Distance between the two craft will be measured precisely to map gravity field. Credit: NASA TV
The primary mission will conclude in June. Although officials originally believed the craft would not survive the solar power-starving June 4 lunar eclipse and crash into the Moon soon thereafter, better-than-expected performance from the solar arrays and batteries have the GRAIL team proposing an extended mission to NASA leadership that will map the Moon a second time, albeit from a remarkably close altitude of just 15.5 miles.

"Trying to understand how the Moon formed and how it evolved over its history is one of the things we're trying to address with the GRAIL mission, but also how the Moon is an example of how terrestrial planets in general have formed," said Zuber.

"The Moon has played a central role in the human imagination and psyche, so much so that when humans reached out and landed on the Moon it really became a defining event for civilization.

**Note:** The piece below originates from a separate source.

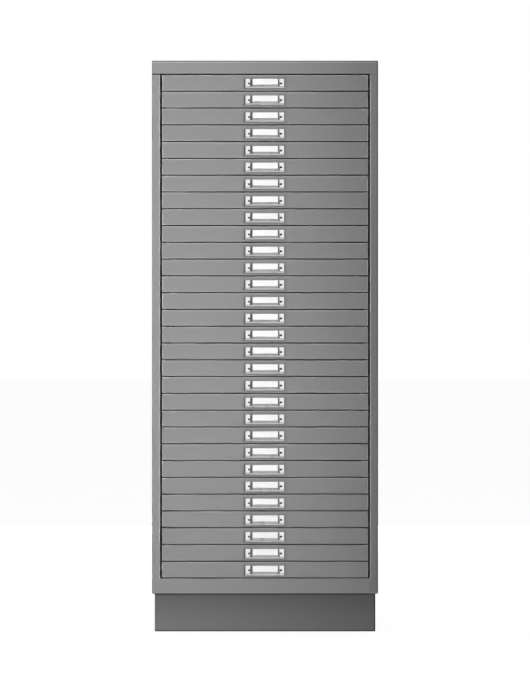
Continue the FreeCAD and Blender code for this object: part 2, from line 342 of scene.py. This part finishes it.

"Since the dawn of the space age in 1959, there have been 109 missions that have targeted the Moon, 12 humans have walked on the surface of the Moon, we've brought back 842 pounds of rocks and soil that are still being analyzed today. As we speak, there are three spacecraft that are orbiting the Moon and collecting science observations," she continued.

"Given all of this activity, do we know everything that we'd like to know about Moon? In short, the answer is no.